I have though just finalised my will and ensured if I am gone within 5 years ( which may well happen ) the kids are 100% protected and no-one can rip them off. I created a watertight trust which ensure adequate access for costs of raising the kids and that's it. The Trustees even need to provide quarterly reports to the kids on what transactions have occurred. To prep the kids for all of this I have increased pocket money and pushed some expenses back to them to pay for. Each week they now sit down and allocate money for: all their hair products, underwear, deodorant, hair cuts etc. have gone right back to basics with this with them putting the money they budget for each into envelopes so it's a physical action they do each week. Once they get to 14 they can transition to back accounts.
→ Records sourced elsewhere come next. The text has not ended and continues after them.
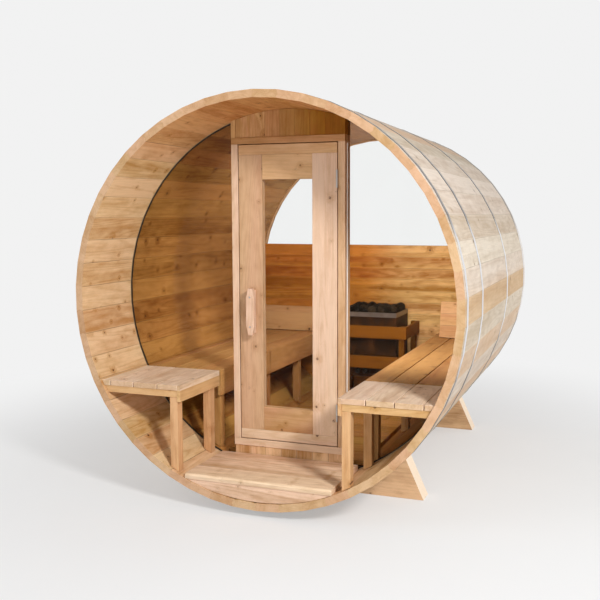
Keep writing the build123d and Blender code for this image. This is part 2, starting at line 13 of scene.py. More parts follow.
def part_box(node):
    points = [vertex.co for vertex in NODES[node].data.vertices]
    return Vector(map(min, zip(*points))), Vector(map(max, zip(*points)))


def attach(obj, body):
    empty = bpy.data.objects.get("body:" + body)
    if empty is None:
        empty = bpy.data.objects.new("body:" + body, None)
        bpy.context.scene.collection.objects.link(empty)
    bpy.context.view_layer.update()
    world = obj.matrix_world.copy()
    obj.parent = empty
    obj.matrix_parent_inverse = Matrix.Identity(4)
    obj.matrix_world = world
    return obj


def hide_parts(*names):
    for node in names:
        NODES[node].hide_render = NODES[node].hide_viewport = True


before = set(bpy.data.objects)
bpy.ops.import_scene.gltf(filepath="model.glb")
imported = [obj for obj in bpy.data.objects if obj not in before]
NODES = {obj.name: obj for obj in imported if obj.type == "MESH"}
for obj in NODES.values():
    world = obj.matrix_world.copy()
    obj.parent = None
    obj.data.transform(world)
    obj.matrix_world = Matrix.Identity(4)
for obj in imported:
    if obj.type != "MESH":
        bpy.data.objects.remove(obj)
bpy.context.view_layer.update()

# ---------------------------------------------------------------- sizes read from the frame
SHELL_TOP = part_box("shell_crown_left")[1].z
SHELL_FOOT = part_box("shell_floor_left")[0].z
AXIS_Z = (SHELL_TOP + SHELL_FOOT) / 2           # the barrel's axis
SHELL_R = (SHELL_TOP - SHELL_FOOT) / 2          # corners of the ring of staves
GLASS_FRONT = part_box("front_glass_right")[0].y
SEAT_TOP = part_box("porch_bench_right")[1].z
SEAT_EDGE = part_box("porch_bench_right")[0].x    # aisle side of the benches
SEAL_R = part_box("front_glass_seal")[1].x        # outside of the glass's seal
HEATER_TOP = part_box("heater_body")[1].z

# ---------------------------------------------------------------- sizes of the joinery
STAVES = 50
STAVE_TURN = 2 * pi / STAVES
SLAT_T = 0.028
APRON_T = 0.020
RAIL_H = 0.038
HOOP_W = 0.038
DECK_BOARDS = 3
DECK_GAP = 0.004
FLOOR_PITCH = 0.144
WALL_PITCH = 0.088
REST_PITCH = 0.08574    # a leaning board of the right backrest, measured upright
SILL_BOARDS = 7
SILL_PANEL_INSET = 0.004
SEALANT_W = 0.0045
SCREW_INSET = 0.048     # from the ends of the door's pull
BOARD_ARRIS = 0.0022
FINE_ARRIS = 0.0006
KNOB_ARRIS = 0.0008
STEEL_BAND = 0.034      # bright steel round the stone tray
SLACK = 0.0001          # allowed where a board is told from its neighbours by its faces


# ---------------------------------------------------------------- shader helpers
class Shader:
    """A node tree with short calls that add nodes and link them."""

    def __init__(self, tree):
        self.tree = tree

    def feed(self, socket, value):
        if isinstance(value, bpy.types.NodeSocket):
            self.tree.links.new(value, socket)
        else:
            socket.default_value = value

    def add(self, kind, values=None, **settings):
        node = self.tree.nodes.new("ShaderNode" + kind)
        for name, value in settings.items():
            setattr(node, name, value)
        for name, value in (values or {}).items():
            self.feed(node.inputs[name], value)
        return node

    def sum(self, operation, *values):
        node = self.add("Math", operation=operation)
        for socket, value in zip(node.inputs, values):
            self.feed(socket, value)
        return node.outputs[0]

    def mix(self, share, first, second):
        """A blend of two colours."""
        node = self.add("Mix", {0: share, 6: first, 7: second}, data_type="RGBA")
        return node.outputs[2]

    def choose(self, share, first, second):
        """A blend of two vectors."""
        node = self.add("Mix", {0: share, 4: first, 5: second}, data_type="VECTOR")
        return node.outputs[1]

    def vector(self, x, y, z):
        return self.add("CombineXYZ", {0: x, 1: y, 2: z}).outputs[0]

    def split(self, vector):
        return self.add("SeparateXYZ", {0: vector}).outputs[:]

    def stretch(self, vector, factors):
        node = self.add("VectorMath", {0: vector, 1: factors}, operation="MULTIPLY")
        return node.outputs[0]

    def ramp(self, value, low, high):
        """0 up to low, 1 from high, and smooth between them."""
        values = {"Value": value, "From Min": low, "From Max": high}
        return self.add("MapRange", values, interpolation_type="SMOOTHSTEP").outputs[0]

    def cloud(self, place, lumps, detail=2.0, roughness=0.5, seed=0.0):
        """Noise with about so many lumps to the metre along each axis."""
        spread = self.stretch(place, lumps)
        values = {"Vector": spread, "W": seed, "Scale": 1.0, "Detail": detail, "Roughness": roughness}
        return self.add("TexNoise", values, noise_dimensions="4D").outputs["Fac"]

    def chance(self, value):
        """A random number and colour for each value."""
        return self.add("TexWhiteNoise", {"W": value}, noise_dimensions="1D").outputs

    def place(self):
        return self.add("TexCoord").outputs["Object"]

    def position(self):
        return self.split(self.place())


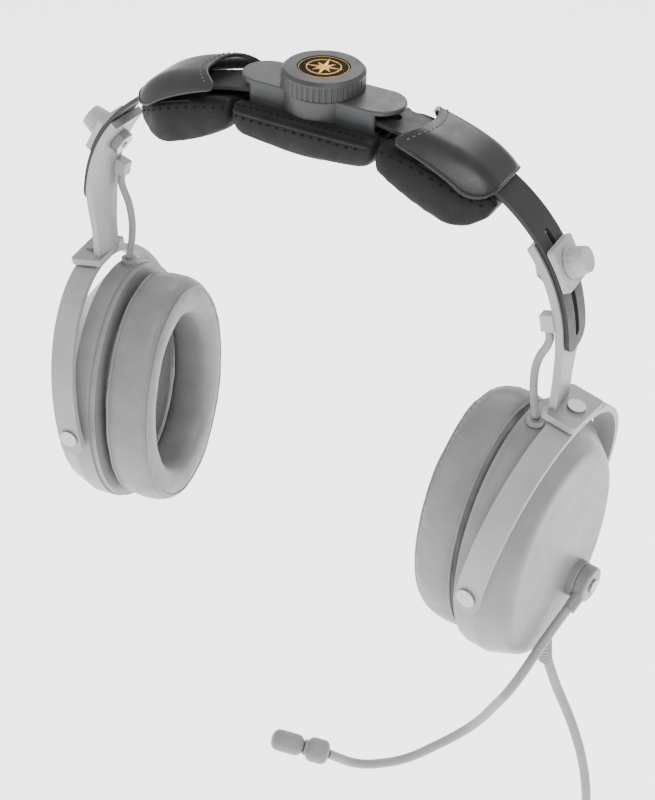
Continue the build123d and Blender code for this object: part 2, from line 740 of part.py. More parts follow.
def make_yoke(side, name):
    """U-shaped strap around the cup, its ends on the pivot axis."""
    with BuildPart() as yoke:
        with BuildSketch(yoke_plane(side, -YOKE_WIDTH / 2)):
            Ellipse(YOKE_HALF_SPAN, YOKE_TOP)
            Ellipse(YOKE_HALF_SPAN - YOKE_THICK, YOKE_TOP - YOKE_THICK, mode=Mode.SUBTRACT)
            with Locations((0, -50)):
                Rectangle(120, 100, mode=Mode.SUBTRACT)
            for front in (1, -1):
                with Locations((front * (YOKE_HALF_SPAN - YOKE_THICK / 2), -YOKE_LEG / 2 + 0.1)):
                    Rectangle(YOKE_THICK, YOKE_LEG + 0.2)
        extrude(amount=YOKE_WIDTH)
        back, up, out = frame_axes(side, YOKE_LEAN)
        low_faces = yoke.faces().sort_by(Axis(cup_point(side, 0, 0, 0), up))[0:2]
        corner_edges = ShapeList()
        for low_face in low_faces:
            corner_edges.extend(
                low_face.edges().filter_by(Axis((0, 0, 0), back))
            )
        fillet(corner_edges, radius=4.0)
        with BuildSketch(top_plane(side, YOKE_TOP - YOKE_THICK - 2)):
            Circle(2.1)
        extrude(amount=8, mode=Mode.SUBTRACT)
        with BuildSketch(Plane(origin=cup_point(side, -60, 0, 0), z_dir=back)):
            Circle(PIN_RADIUS)
        extrude(amount=120, mode=Mode.SUBTRACT)
    save(yoke, name + "_yoke")


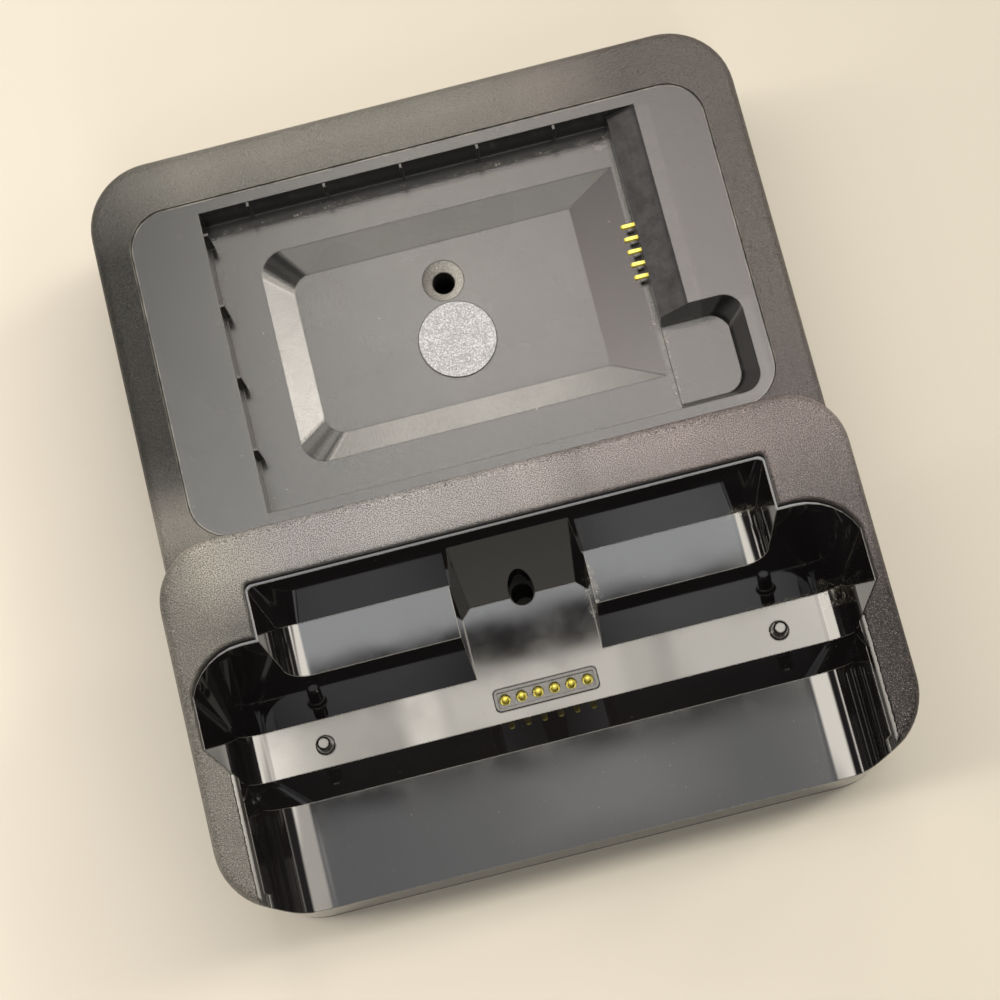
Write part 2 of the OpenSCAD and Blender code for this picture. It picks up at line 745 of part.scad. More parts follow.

You know it's funny... I am terrified but not for myself it's for my kids. I am just worried about how this will affect them and minimising any effects. People don't seem to understand this and think that I am worried about my treatment. They don't seem to get that I would rather they offer to help more with the kids then offer to take me to the appts etc. I can get myself there, I would rather have them offer to take the kids out for the day ................. maybe it's a mother thing.
Hey, it's not just a mother thing.
There are parents out there who neglect, even hurt their kids. (I never understood this mindset, I can't relate, I'd walk through fire for my children).
But I think the norm, when you become a parent is to put the welfare of your children in front of yourself. As a father confronted with cancer, the end-of-life aspect of it bothers me horribly, but it is not for myself. It bothers me because of the impact my death would have on my three young children.
I cannot abide this, so I will fight to my last breath. I won't submit on any level. Every day I'm here, I'll love them and do my best to be a good dad, no matter how sick I am. I'll be dragged from this world kicking and screaming.
I hope you can fight hard too, I wish you the best for your fight with cancer, and I hope your kids don't have to face the loss of another parent anytime soon.